Description: For this project, we plan to design four interdisciplinary workshops in 2021, which will require building conceptual bridges across faculties. We will consult, by invitation, with colleagues in the Faculty of Arts and Social Sciences (FASS), Faculty of Communication, Art and Technology (FCAT), Faculty of Education, and the Faculty of Health Sciences (FHS). We will hold sessions with these faculty members and ask them to set out their interests in embodied, multisensorial research methodology, and their interests in expanding this area. On the basis of these consultations, we will design and host a series of four workshops appropriate to the needs of faculty members in each of FASS, FCAT, Education, and FHS. These will include active participation in the creation and testing of discipline-appropriate syllabi. Evaluation will be integrated into activities during the workshop. Based on this, and other research, we will hold the workshops, complete online manuals, and launch a website (www.embodiedpedagogy.ca). The manual we publish will be in the form of a multimedia, online, open-source publication to support parents, teachers and community workers adapting “Playing With Worlds” to curriculum projects they wish to carry out. We will also invite colleagues working with the Centre for Imaginative Ethnography (CIE) to participate in a roundtable discussion about transnational teaching during a pandemic

We have been working on cross disciplinary teaching and methodology for a number of years and our project is supported, in part, by a small SSHRC grant held by Drs. Culhane and Rapisarda. In these ways we will reach across faculties at SFU, and transnationally through CIE.

Questions addressed:

  • How does available literature inform the manual and workshop development?
  • How do faculty approach teaching qualitative research now?
  • As qualitative research evolves, what directions would they like to take in their classes in the future?
  • What feedback do faculty provide on draft manual?
  • What is the experience of faculty in the workshops?
  • How can the workshops be applied to their own teaching practice?

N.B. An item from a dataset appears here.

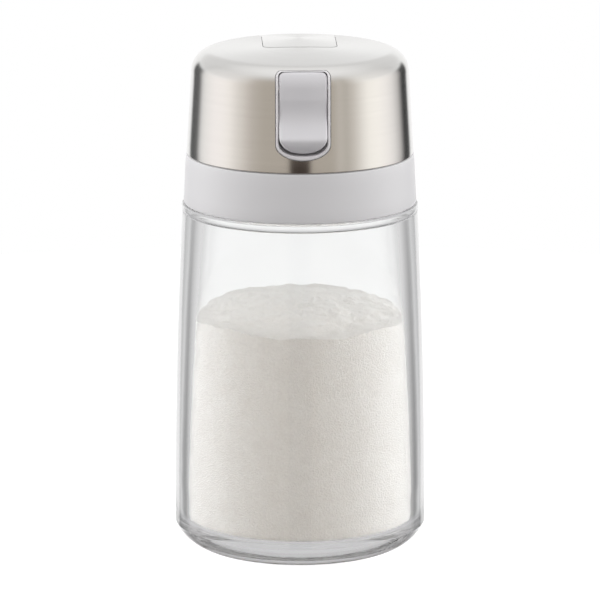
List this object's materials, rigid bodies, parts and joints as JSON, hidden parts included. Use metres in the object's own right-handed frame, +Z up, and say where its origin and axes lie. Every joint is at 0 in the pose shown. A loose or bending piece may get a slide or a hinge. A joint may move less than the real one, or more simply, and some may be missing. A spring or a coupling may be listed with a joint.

Knowledge sharing: We plan to publish an online manual, create a website, and conduct in-person workshops to help with distribution. (All materials will be public access.) The team will sponsor a Roundtable discussion to conclude the project. All SFU faculty members, and colleagues at Centre for Imaginative Ethnography will be invited to assess the project, reflect on interdisciplinary methodologies, and consider future directions.